Every constitutional conference since the 1970s has been dogged by the clash between the omnipotent and revenue-famished North, on the one hand, and the resource-rich but politically feeble South. In the past few decades, stubborn effort by Southern nationalists yielded some gains such as the 13% derivation and the “miracle” of a Southerner, Dr, Goodluck Jonathan, becoming elected President in 2011. Southern blood and martyrdom are part of the bruises of this long walk to freedom, as South Africa’s Nelson Mandela expresses the matter in his autobiography. At the National Conference, Delta State and its Southern Nigerian allies are confronted by the “Zuma Rock” of Northern conquistadors who are determined to maintain the inequitable status quo.
The Northern oligarchs want more than unimpeded access to Niger Delta oil; they insist that the presidency must return to them in 2015, regardless of the meritocratic credentials of President Jonathan. In their thinking Jonathan is a “usurper” who broke into the strong room of the presidency due to the untimely death of President Umaru Musa Yar’Adua. It is a grim struggle for supremacy and the unfolding drama will certainly be played beyond the ken and span of the National Conference.

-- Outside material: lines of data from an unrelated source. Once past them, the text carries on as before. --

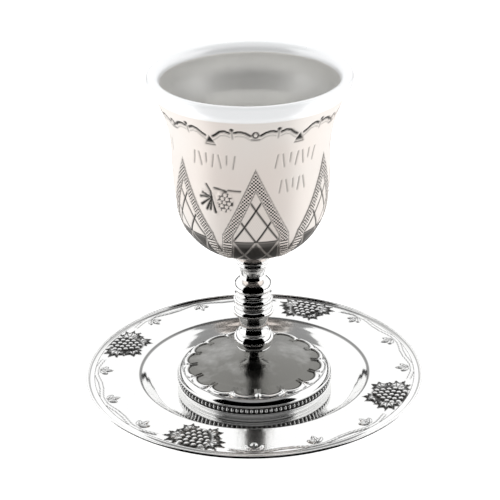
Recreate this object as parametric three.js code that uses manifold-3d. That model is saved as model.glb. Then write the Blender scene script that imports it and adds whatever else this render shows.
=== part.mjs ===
// A silver kiddush cup on its saucer: a bowl with a thick flared lip, a turned baluster stem,
// a hollow stamped foot and a broad-rimmed saucer. Millimetres, +Z up, origin at the middle of
// the saucer's underside. Angles are in degrees from the front (-Y), growing towards +X.
import * as THREE from 'three';
import { mergeVertices } from 'three/addons/utils/BufferGeometryUtils.js';
import Module from 'manifold-3d';

const wasm = await Module();
wasm.setup();

// Driving dimensions
const saucerR = 70;          // outer radius of the saucer
const sheet = 1.2;           // thickness of the saucer's sheet and of the bowl's wall
const rimZ = 7.2;            // top of the saucer's flat rim
const wellR = 39.2;          // flat floor of the saucer's well
const wellEdgeR = 49;        // where the flat rim begins
const footR = 32;            // foot, over its bead band
const footTopZ = 14.3;       // flat seat of the stem on the foot
const footLobes = 16;        // scallops round the foot
const footShell = 1.4;       // thickness of the stamped foot
const stemTopZ = 61.4;       // seat of the bowl on the stem
const lipR = 40;             // bowl, over its lip
const lipZ = 137.7;          // top of the lip
const panels = 6;            // triangle panels round the bowl, with a gap beside each
const panelStep = 360 / panels;
const clusters = 4;          // grape clusters round the saucer's rim
const clusterAngle = 26;     // the first cluster, from the front towards the left side
const rise = 0.45;           // height of raised ornament
const cut = 0.4;             // depth of engraved lines
const root = 0.7;            // how far ornament reaches into the sheet below it

const segments = { bowl: 36, stem: 12, foot: 48, saucer: 36 };

// Merges shared corners and drops the flat slivers that a lathe leaves on its axis.
function closed(geometry) {
  geometry.deleteAttribute('normal');
  geometry.deleteAttribute('uv');
  const merged = mergeVertices(geometry, 1e-3);
  const corner = (i) => merged.index.getX(i);
  const kept = [];
  for (let i = 0; i < merged.index.count; i += 3) {
    const [a, b, c] = [corner(i), corner(i + 1), corner(i + 2)];
    if (a !== b && b !== c && c !== a) {
      kept.push(a, b, c);
    }
  }
  merged.setIndex(kept);
  return merged;
}

// Turns an outline of [radius, height] points about +Z; angle 0 is the front.
function turned(outline, count) {
  const points = outline.map(([r, z]) => new THREE.Vector2(r, z));
  const geometry = new THREE.LatheGeometry(points, count);
  geometry.rotateX(Math.PI / 2);
  return closed(geometry);
}

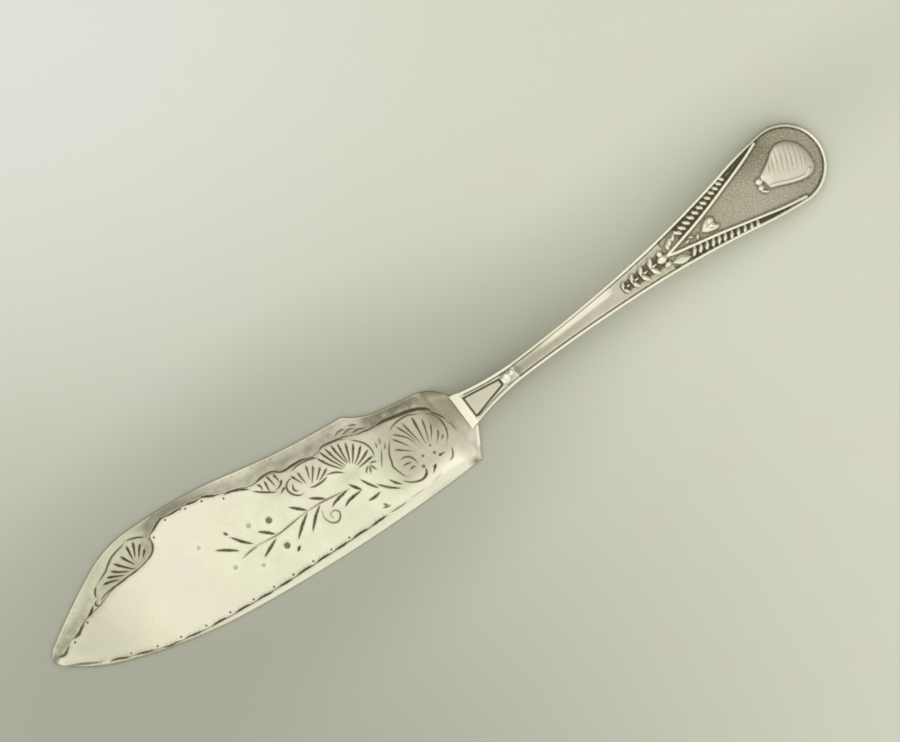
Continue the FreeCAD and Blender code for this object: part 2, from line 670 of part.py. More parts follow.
def make_knife():
    blade = make_blade()
    cove = make_cove()
    handle_blank = make_handle()
    panels = make_panels()
    doc.recompute()
    handle = combined("Part::Cut", "handle", [handle_blank, combined("Part::MultiFuse", "panels", panels)])
    struck = rope_beads() + husks()
    struck.append(neck_boss())
    struck.append(fan("leaf", leaf_x, leaf_reach, leaf_height, leaf_angle, leaf_lobes))
    shell_x = handle_length - shell_setback
    struck.append(fan("shell", shell_x, shell_reach, shell_height, shell_angle, shell_ribs))
    engraved_blade = combined("Part::Cut", "engraved_blade", [blade, engraving(blade)])
    knife = combined("Part::MultiFuse", "butter_knife", [handle, cove, engraved_blade] + struck)
    knife.Label = "butter_knife"
    doc.recompute()
    box = knife.Shape.BoundBox
    knife.Placement.Base = Vector(-box.Center.x, -box.Center.y, -box.ZMin)
    return knife


knife = make_knife()
for item in doc.Objects:
    if "Invalid" in item.State or "Error" in item.State:
        raise RuntimeError(f"{item.Name} failed: {item.State}")
if knife.Shape.isNull() or not knife.Shape.isValid():
    raise RuntimeError("butter_knife has no valid shape")
if len(knife.Shape.Solids) != 1:
    raise RuntimeError(f"butter_knife fell into {len(knife.Shape.Solids)} solids")

os.makedirs("parts", exist_ok=True)
knife.Shape.exportStep(f"parts/{knife.Label}.step")
print(knife.Label, round(knife.Shape.Volume, 1), "mm3", knife.Shape.BoundBox)
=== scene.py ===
import math

import bpy
import numpy as np
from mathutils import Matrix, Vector, kdtree
from mathutils.geometry import delaunay_2d_cdt


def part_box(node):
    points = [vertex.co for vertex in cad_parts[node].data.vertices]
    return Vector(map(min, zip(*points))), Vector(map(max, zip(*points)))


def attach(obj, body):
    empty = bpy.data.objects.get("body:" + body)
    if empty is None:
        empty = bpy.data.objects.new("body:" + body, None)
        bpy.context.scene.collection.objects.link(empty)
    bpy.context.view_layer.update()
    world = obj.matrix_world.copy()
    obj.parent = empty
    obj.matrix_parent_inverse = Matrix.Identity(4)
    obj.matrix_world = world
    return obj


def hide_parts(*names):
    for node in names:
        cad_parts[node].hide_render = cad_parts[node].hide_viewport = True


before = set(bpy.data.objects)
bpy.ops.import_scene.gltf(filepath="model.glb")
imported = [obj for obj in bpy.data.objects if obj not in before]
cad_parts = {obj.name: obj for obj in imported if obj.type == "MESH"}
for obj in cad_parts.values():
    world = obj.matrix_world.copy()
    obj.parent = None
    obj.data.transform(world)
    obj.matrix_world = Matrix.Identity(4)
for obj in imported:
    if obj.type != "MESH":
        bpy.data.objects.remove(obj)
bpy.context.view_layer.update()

knifeLow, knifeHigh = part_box("butter_knife")
print("frame loaded", [round(v, 4) for v in knifeHigh - knifeLow])

# The knife is drawn in millimetres, with x along it from the shoulder and y across it. The end of the handle
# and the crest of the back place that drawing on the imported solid. Shoulder sides are the sides of the
# outline that are walked in finer steps: how near the shoulder they end, how short they are, and the share of
# a step.
drawing = {"handleEnd": 90.7, "crest": 22.3, "unit": 0.001, "shoulderSides": (0.1, 8, 0.4)}
shiftX = knifeHigh.x - drawing["handleEnd"] * drawing["unit"]
shiftY = knifeHigh.y - drawing["crest"] * drawing["unit"]

# Corners of the outline: x, y, and the radius of the arc that leaves the corner.
# A radius above 0 turns left, one below 0 turns right, and 0 is a straight side.
outlineCorners = [
    (0.0, -3.72, 0), (-3.9, -10.3, -356), (-62.0, -6.2, -111), (-87.9, 1.2, -31),
    (-99.2, 9.3, -3), (-97.6, 12.3, -170), (-82.2, 20.2, -25), (-71.5, 22.3, -107),
    (-47.2, 18.85, 172), (-21.8, 14.2, 13.6), (-15.6, 10.75, 138), (-7.6, 9.0, -8.3),
    (-1.9, 4.9, 2.3), (0.0, 3.72, 58.8), (14.0, 2.03, 364), (48.0, 3.62, 242),
    (70.5, 7.03, -98), (81.0, 8.6, -8.66), (90.7, 0.0, -8.66), (81.0, -8.6, -98),
    (70.5, -7.03, 242), (48.0, -3.62, 364), (14.0, -2.03, 58.8),
]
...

Some of us delegates of the Niger Delta and Southern Nigeria are acutely aware of the limited gains the conference can give birth to but the experience we will get is immeasurable. We surge on with the conviction that we have nothing to lose but the chains of political domination that have shackled us from the year of Frederick Lugard’s amalgamation in 1914. One hundred years is long enough a period for the bugles of new freedoms to sound. Yet we are not blinded by any illusions: the formidable obstacle to that freedom is the colonial ideology of the parasitic Northern elite. The Niger Delta and the rest of Southern Nigeria cannot taste of that freedom inside the prison house of Nigeria made by the British in 1914 and donated to the North in 1960 to dominate and exploit. Anger and fury are not adequate responses; we must construct the alternative social order and the territories where it can flower and flourish. As the National Conference comes to an end, I urge every patriot to be prepared to stand up to be counted as the herald of the paradise of liberty and federalism is at hand.